The reduction in PwC China’s partner ranks is the biggest in five years and comes after authorities imposed a six-month ban in September and fined the firm more than $60mn for “concealing or even condoning” fraud during its audit of Evergrande.

The disclosure highlights the toll on PwC as it navigates the aftermath of regulatory scrutiny.
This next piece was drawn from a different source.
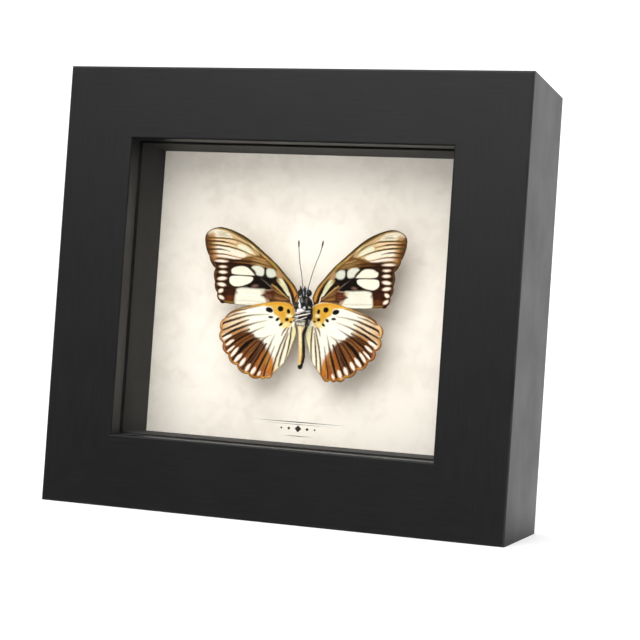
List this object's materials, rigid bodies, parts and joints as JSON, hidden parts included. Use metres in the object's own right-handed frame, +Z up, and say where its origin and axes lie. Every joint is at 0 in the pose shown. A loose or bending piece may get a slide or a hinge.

The reduction is far greater than at its Big Four rivals Deloitte, EY and KPMG, which each reported single-digit partner departures last year.

In September 2023, a year before the ban, PwC China had 1,048 partners, both equity and non-equity, in the mainland and Hong Kong, according to disclosures.

“Over the past several months, PwC China has been reshaping its business,” said a firm spokesperson. “As we have gone through this process some partners have retired from the firm.”

Column chart of  showing Partner exodus deepens at PwC China

Among those who are no longer partners are Raymund Chao, former chair of PwC Asia-Pacific and China; Gavin Chui, former finance chief of PwC China; Jim Chen, a Beijing-based partner overseeing state-owned enterprise clients; and Bur Chan, who previously led the firm’s auditing division in northern China.

Several partners at PwC China’s Guangzhou branch, which was forced to disband following the Evergrande fine, are also no longer in their roles.

Chinese regulations in effect bar state-owned and mainland-listed companies from hiring auditors that have been fined in the past three accounting years.

An analysis of the affected partners’ client base suggests PwC has lost state-owned and finance sector customers, said Fan Zhongwen, an accounting professor at City University of Hong Kong. “Without clients, many just can’t keep their positions as partners any more.”

Several former PwC partners have joined competitors, including EY and RSM, after their clients switched auditors, according to public information from rival firms.

PwC China lost about two-thirds of its accounting revenues from mainland-listed clients in the first half of 2024, the Financial Times reported in July. It has been battling to retain its remaining client base, which includes privately held companies and Hong Kong-listed groups such as Alibaba and Tencent.

The fine, and lawsuits against PwC including one from Evergrande’s liquidators, have heaped costs on the firm.

Last year, PwC parachuted in Hemione Hudson, a senior UK partner, to oversee its China business.